# Thistle SY403



## donald mckay (Dec 12, 2006)

Can anyone give me details of this ones owners before 1941 She went to Helmsdale WK95 and finally Peterhead in 1944 being owned by G Walker
Many thanks 
Donald McKay


----------



## gil mayes (Nov 20, 2006)

Donald, again without more of a clue as to the area and no O.N. or call sign,difficult to pick her out of the seven registered THISTLEs in the late 1930s. Any other leads?
Gil.


----------



## donald mckay (Dec 12, 2006)

Hi Gil This one was 41 ft,, 11.9 tons ,,built in 1904 in Banff She was bought by G Walker in Peterhead in 1944 but I think her name may have changed then although not convinced either way As I say she was SY403 in 1940
many thanks for your help


----------



## gil mayes (Nov 20, 2006)

If she was Part IV registered, Donald and only 11.9grt/11.9net, she would not be in Olsen's; vessels recorded are over 15tons net.
Gil.


----------



## donald mckay (Dec 12, 2006)

Hi Gil thats the problem with a few of mine being under 15 tons
Thanks for looking though ..really appreciated
DM


----------



## Jan H (Dec 8, 2004)

Hello Donald.
I have found a SY 403-Thistle- in a List of Fishing Boats in Scotland-1930.
Owner is: Rod.
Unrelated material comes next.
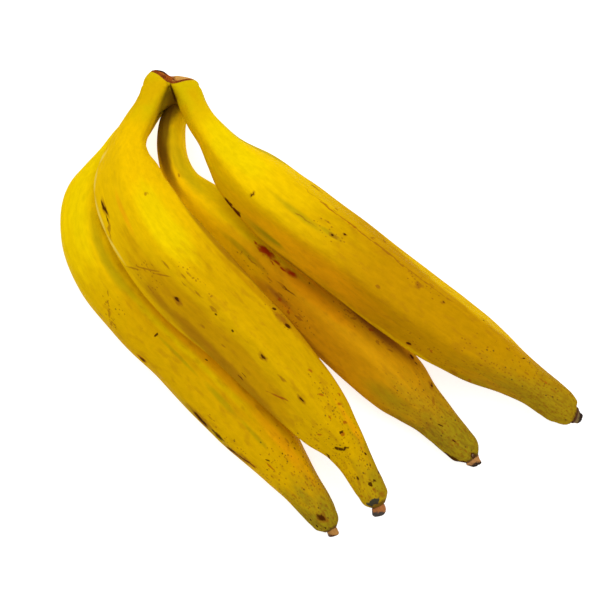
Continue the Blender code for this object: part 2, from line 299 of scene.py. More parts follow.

Morrison.
Homeport is Scalpay ( Harris) .
Sailing boat.
11.19 tons,
No more info.
Regards.
Jan.


----------



## gil mayes (Nov 20, 2006)

Well done Jan. Looking at Scottish Fishing Vessels - 1948 there is a much smaller boat, THISTLE (SY509), again sail, and only 1.62 tons owned by M. MacLeod. Cannot see THISTLE at Peterhead at that time or a boat with her tonnage under another name.
Gil.


----------



## Jan H (Dec 8, 2004)

Hello Gil.
There is a PD-109-Thistle ( AM) in List of Fishing Boats in Scotland-1946 but again it is a smaller boat 0.94 tons and also I cannot find the name of G. Walker or a vessel with her tonnage in Peterhead list.
Jan.

The 100.000 pound question Gil.
27-december 1935 During a severe gale the SCH-135 Cornelia Maria was in serious trouble near Light vessel Noordhinder, the crew were all rescued and taken to Ostend by the O-161-Transport Union ( skipper Frederick Vanderwal) (vessel later renamed FD-46 Alvis).
A British fishing vessel, trawler? drifter ? picked up the SCH-135 and towed her to Grimsby.
Now my question is who was that British fishing vessel ?? 
Jan.


----------



## donald mckay (Dec 12, 2006)

Jan/Gil That one from the 1930s looks like her.I wonder if she changed her name when she went to Peterhead
Again guys many thanks
DM


----------



## Jan H (Dec 8, 2004)

Hello Donald and Gil.
From Fishing Boats in Scotland- 1946
What do you think about this one ?
BF-85-Thistle. ( M)
Owner: William Gardiner and others.
11.19 tons !!
Jan.


----------



## donald mckay (Dec 12, 2006)

A big coincidence Jan or not ) Ill see if I can find out more
Many thanks again!!
DM


----------



## gil mayes (Nov 20, 2006)

Slight variation on the thread Jan. The only mention I have of the rescue Dec 1935 is the following. I would be interested in the name of the vessel that took the CORNELIA MARIA in tow and delivered her to Grimsby.
27.12.1935: In bad weather some 7 miles NE of Noordhinder Light Vessel rescued crew of fourteen of Dutch trawler Cornelia Maria (SCH135) which was sinking.
Gil.


----------